Here is the final picture. I have worked it and reworked it and refilmed it many times. These cloud pictures never seem to get done! I’m longing for a nice building at this point–something with defined edges and shadows! I used a lot of Girault in the clouds and only lightly added color to the sky, given the blue that was in the underpainting. I tried to use the same colors that are in #2 as the two pictures were taken right after one another. However, the foreground is a little lighter in this one. You can’t see it in this photo, I don’t think, by I added two little salmon colored dots where the road disappears to indicate a car. This is not as vibrant as it might be, but I like the subtlety. I’m glad that I did these and I’m glad to have them done! I don’t usually do this type of subject matter and it was fun for a change.
I decided to do something different with this third–and LAST–cloud picture. I didn’t like the cakiness in the last one and decided that I wanted to get the color in right up front. So I used Liz Haywood-Sullivan’s method of lightly applying soft pastel, than washed it in with mineral spirits. I didn’t start with charcoal with this one and the drawing was pretty sketchy. As a rule, I don’t like to use soft pastels for an underpainting, as I think they can become too gummy and thick if you aren’t careful. But I can see it with this subject matter as there aren’t enough of the right colors in the hard pastels for skies and clouds. (Reading this over makes me think that I sound like the writers in Cooks Magazine! If any of you have it, you’ll know what I’m referring to.) For some reason, the bottom is strange–there was a section in the middle that wouldn’t take the pastel very well. The Wallis paper didn’t always seem very happy with these applications!!!

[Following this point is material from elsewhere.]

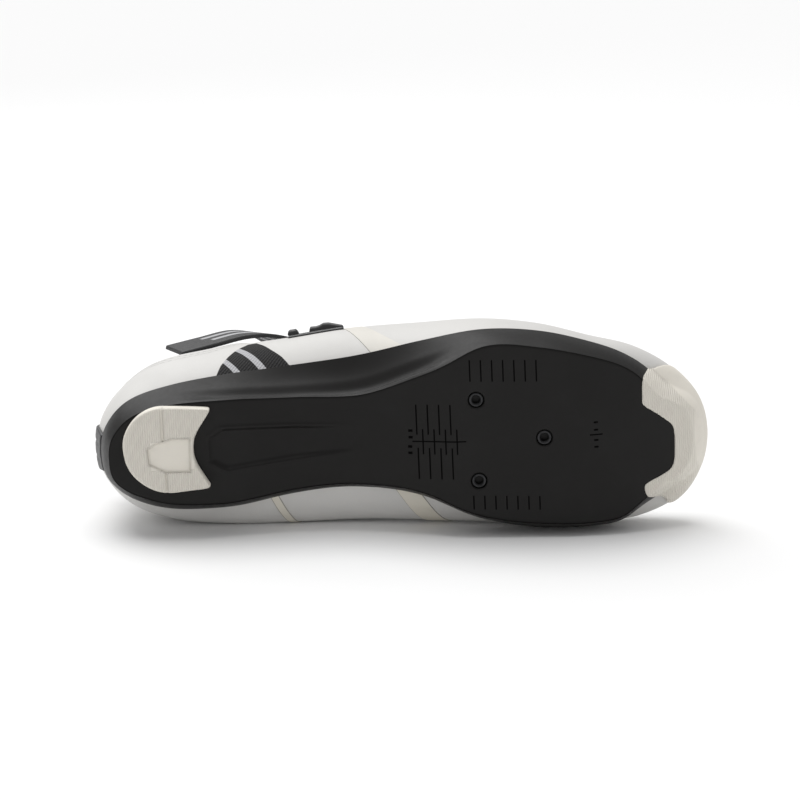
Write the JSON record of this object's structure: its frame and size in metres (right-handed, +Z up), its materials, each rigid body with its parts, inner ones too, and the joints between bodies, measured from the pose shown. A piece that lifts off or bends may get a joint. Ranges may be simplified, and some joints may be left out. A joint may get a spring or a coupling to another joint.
{
  "type": "road cycling shoe",
  "caption": "Low-cut right road cycling shoe lying on its inner side: stiff sole with threaded inserts, heel pad and toe bumper, smooth upper, instep strap and fastened buckle.",
  "frame": {"origin": "on the floor under the middle of the lying shoe's bounding box", "axes": "+X from heel to toe, +Z up, the sole faces -Y and the outer side of the shoe is up"},
  "size_m": [0.2788, 0.1034, 0.0926],
  "materials": {
    "upper_shell": "smooth white synthetic",
    "sole": "satin black moulding",
    "pad": "ribbed pale grey-cream rubber",
    "footbed": "dark fabric over foam",
    "mesh": "black open mesh",
    "band": "smooth cream synthetic",
    "strap": "black webbed synthetic",
    "fitting": "black moulding",
    "steel": "plain steel"
  },
  "bodies": {
    "root": {"upper": "upper_shell", "outsole": "sole", "toe_bumper": "pad", "heel_pad": "pad", "insole": "footbed", "tongue": "upper_shell", "heel_tab": "fitting", "side_mesh_panel": "mesh", "outer_band": "band", "inner_rear_band": "band", "inner_front_band": "band", "instep_strap": "strap", "cleat_nut_rear_outer": "steel", "cleat_nut_rear_inner": "steel", "cleat_nut_front": "steel", "buckle_base": "fitting", "buckle_stop": "fitting", "buckle_lever": "fitting"}
  },
  "joints": []
}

I put this in a place in my studio where I could look at it and the more I looked at it the more I became convinced that the sky was too dark. So yesterday, I brushed a lot of it off (just blue sky, not clouds) and went over it with lighter blues and a lighter blue green at the bottom. I had to brush off as the surface was getting cakey and I didn’t like it. For some reason, finding appropriate sky color is one of the most difficult things for me! Either they are too dark or too light, too violet or too green. The Blue Earth pastels have helped a lot and they are what I primarily used in this painting. But they are very soft and build up fast. Girault doesn’t have the best sky colors, from my perspective. I ended up adding some of my new Ludwig ultramarines to the top, which gives it a more violet cast, but I like the effect. The bottom is pretty dark but I decided not to change it. And next–Taos Sunset #3!

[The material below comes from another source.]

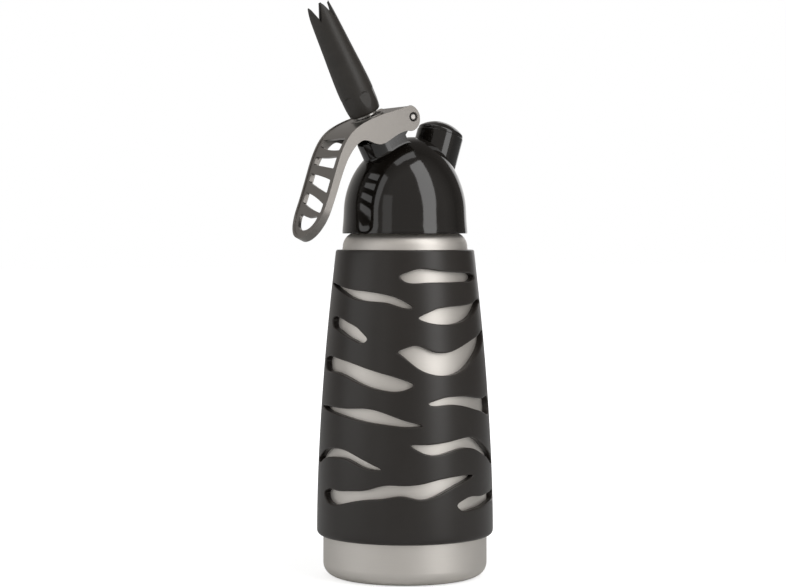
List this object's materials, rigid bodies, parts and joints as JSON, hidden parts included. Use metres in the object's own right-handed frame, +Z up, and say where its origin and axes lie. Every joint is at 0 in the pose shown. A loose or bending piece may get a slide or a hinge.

Here is the completed painting, for now at least. I spent a lot of time on the water and reflections, then the pond scum! What was nice was that it was in both shadow and light, so I added some blue green to the shadow areas, and a pale yellow green to the sunlit pieces. The water at bottom in the photo was more blue green, but I used a Ludwig blue violet that I like a lot and I think it works. This is far from perfect but it does capture the scene, I think. Now I think I’ll go back to bed!
At this point, I’ve done a lot more with the upper part of the painting, adding in the lock, stone wall and greenery. I kept the water splashing at left cooler and a little darker than the water at right, so as not to compete. I’ve tried to break up the large mass of trees at upper right, and I’ve added some sky holes in the trees at left. I’m using my box of Girault greens, along with grayed violets and browns for everything but the sky. Having gotten this far, I realize that this would, indeed, have been a difficult demo. It’s the kind of thing that is best left to the private studio. Too much picky detail!
I recently gave a demonstration for the Falmouth Art Guild, where I’ll give a workshop next summer. The demo was of a house in New Mexico–not a subject I’m terribly familiar with! My original choice for the demo was this scene from Great Falls on the C&O Canal. It has a lot of detail, however, and I was afraid that it wouldn’t be a very good demo. So I used it this week when giving a one day tutorial. This was as far as I got. I couldn’t sleep this morning, so i decided to get up and finish it! The tutorial was about underpainting. I chose to do a big shape block in that encomapssed the trees and reflections in the water. But I left my drawing of the lock without underpainting, so as not to lose the small details. I debated whethe to just focus on water and add the shapes of lighter pon scum later, but decided the shape was key to the picture and gave it a separate color for the underpainting. For the dark area of trees, I began with a dark violet NuPastel. Then added warmer, lighter red violets, along with some oranges and browns in the trees to left. The dark area looks pretty flat at this point. I began with the building and falls (this isn’t the “great falls”–this is a really “little” falls!), which are the center of interest. I used various pale, cool green Giraults for the water initially, to tie it to the greenery around it. Then added a little yellow to spark it up.
So here is the final picture. I filmed this “final” picture many, many times! I realize that with clouds, you may never be completely done! I began with the broad shapes of the clouds and added blues around them. Then I worked the clouds over the sky, particularly the light, wispy pieces. For this painting, I primarily used Giraults. I began with them in the sky, then used the Blue Earth pastels to achieve the colors I wanted. The clouds are primarily Girault, with a little Schmincke added at the end. I wanted to keep the foreground simple. I used several values of blue and blue-green Girault, then indicated a few roofs. I also then added some lighter blue green into the base of the clouds. Dark warm green was also added in the foreground. Doing this painting reminded me of the difficulty of doing clouds. They are nebulous, filmy things, but in order to have a strong painting, you have to have strong shapes. Getting these shapes, along with appropriate values, and sky holes and no hard edges, is the challenge. But a fun challenge, nonetheless!